● Task details
Copy out each line of the material below with no changes.

━━ Data shown ━━

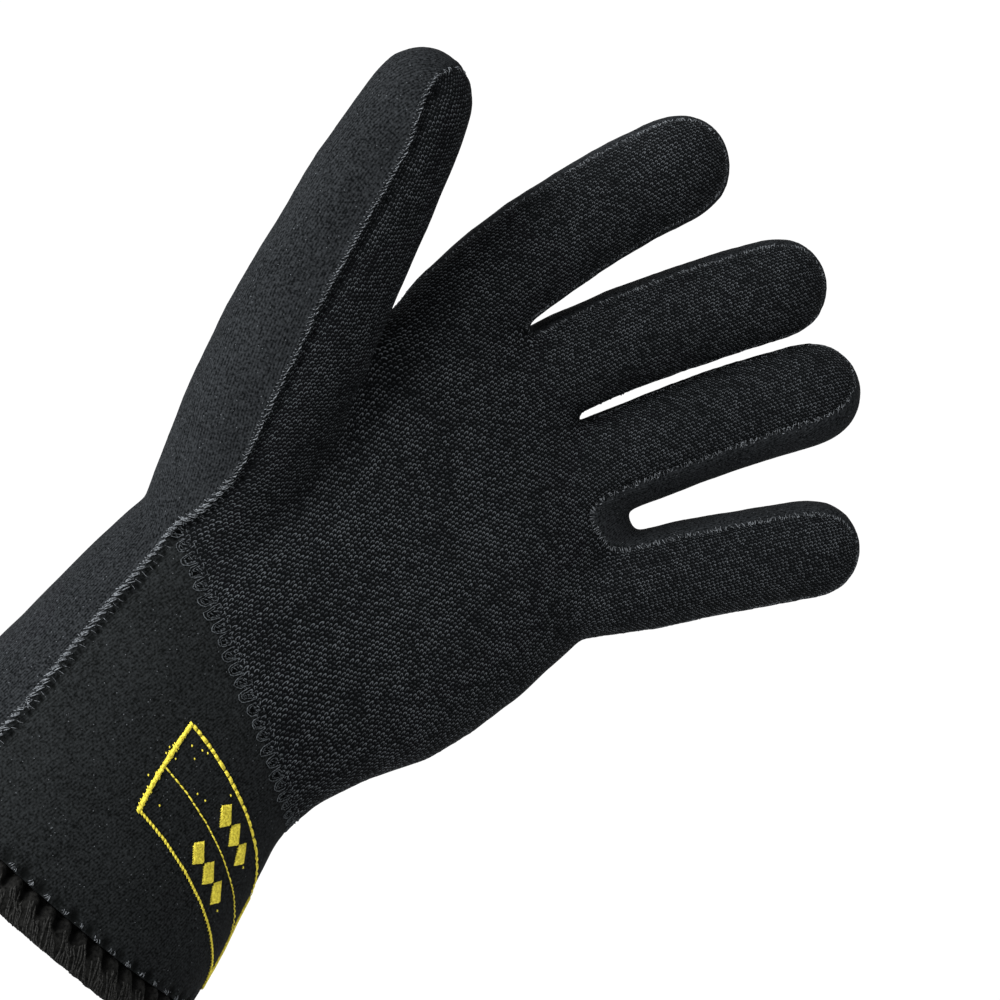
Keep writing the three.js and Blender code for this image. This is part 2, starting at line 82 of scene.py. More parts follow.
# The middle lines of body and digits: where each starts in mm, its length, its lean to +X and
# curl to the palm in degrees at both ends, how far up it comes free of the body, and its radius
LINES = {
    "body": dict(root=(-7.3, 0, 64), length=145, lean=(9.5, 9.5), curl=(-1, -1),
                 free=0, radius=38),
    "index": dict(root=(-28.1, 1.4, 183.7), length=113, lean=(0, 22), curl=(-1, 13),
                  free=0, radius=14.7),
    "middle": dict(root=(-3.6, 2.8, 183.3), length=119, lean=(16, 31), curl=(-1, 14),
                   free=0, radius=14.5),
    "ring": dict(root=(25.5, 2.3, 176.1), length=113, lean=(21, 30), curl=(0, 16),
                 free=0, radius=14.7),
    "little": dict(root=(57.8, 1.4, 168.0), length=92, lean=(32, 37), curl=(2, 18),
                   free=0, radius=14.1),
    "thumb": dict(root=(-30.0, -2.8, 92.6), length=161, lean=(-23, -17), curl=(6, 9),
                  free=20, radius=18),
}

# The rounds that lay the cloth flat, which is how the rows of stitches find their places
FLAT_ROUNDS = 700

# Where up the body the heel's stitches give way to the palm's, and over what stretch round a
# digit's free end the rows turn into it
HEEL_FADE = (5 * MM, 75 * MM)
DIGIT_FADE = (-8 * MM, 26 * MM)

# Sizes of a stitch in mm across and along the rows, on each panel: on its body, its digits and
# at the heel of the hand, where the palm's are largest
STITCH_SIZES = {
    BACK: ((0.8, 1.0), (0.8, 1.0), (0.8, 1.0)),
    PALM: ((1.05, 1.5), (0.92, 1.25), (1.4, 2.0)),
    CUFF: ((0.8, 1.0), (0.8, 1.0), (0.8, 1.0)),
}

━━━

● Written solution
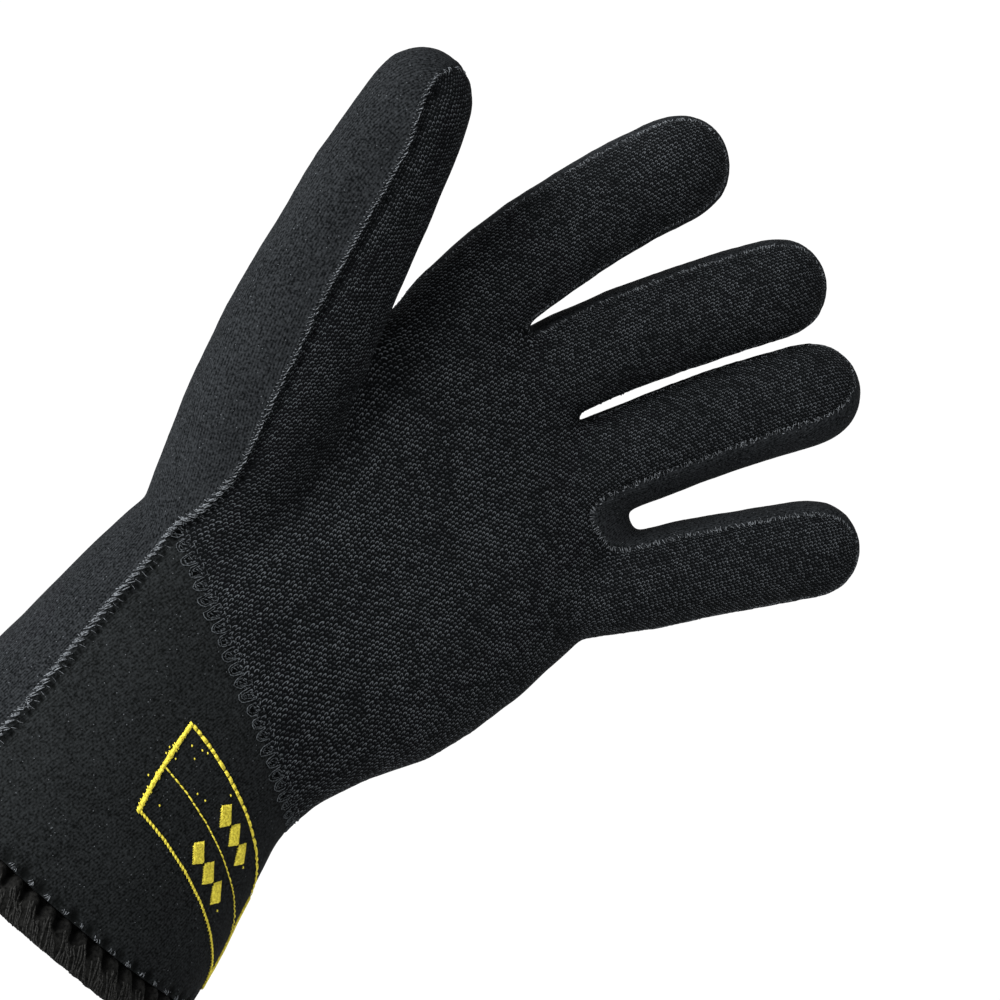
Keep writing the three.js and Blender code for this image. This is part 2, starting at line 82 of scene.py. More parts follow.
# The middle lines of body and digits: where each starts in mm, its length, its lean to +X and
# curl to the palm in degrees at both ends, how far up it comes free of the body, and its radius
LINES = {
    "body": dict(root=(-7.3, 0, 64), length=145, lean=(9.5, 9.5), curl=(-1, -1),
                 free=0, radius=38),
    "index": dict(root=(-28.1, 1.4, 183.7), length=113, lean=(0, 22), curl=(-1, 13),
                  free=0, radius=14.7),
    "middle": dict(root=(-3.6, 2.8, 183.3), length=119, lean=(16, 31), curl=(-1, 14),
                   free=0, radius=14.5),
    "ring": dict(root=(25.5, 2.3, 176.1), length=113, lean=(21, 30), curl=(0, 16),
                 free=0, radius=14.7),
    "little": dict(root=(57.8, 1.4, 168.0), length=92, lean=(32, 37), curl=(2, 18),
                   free=0, radius=14.1),
    "thumb": dict(root=(-30.0, -2.8, 92.6), length=161, lean=(-23, -17), curl=(6, 9),
                  free=20, radius=18),
}

# The rounds that lay the cloth flat, which is how the rows of stitches find their places
FLAT_ROUNDS = 700

# Where up the body the heel's stitches give way to the palm's, and over what stretch round a
# digit's free end the rows turn into it
HEEL_FADE = (5 * MM, 75 * MM)
DIGIT_FADE = (-8 * MM, 26 * MM)

# Sizes of a stitch in mm across and along the rows, on each panel: on its body, its digits and
# at the heel of the hand, where the palm's are largest
STITCH_SIZES = {
    BACK: ((0.8, 1.0), (0.8, 1.0), (0.8, 1.0)),
    PALM: ((1.05, 1.5), (0.92, 1.25), (1.4, 2.0)),
    CUFF: ((0.8, 1.0), (0.8, 1.0), (0.8, 1.0)),
}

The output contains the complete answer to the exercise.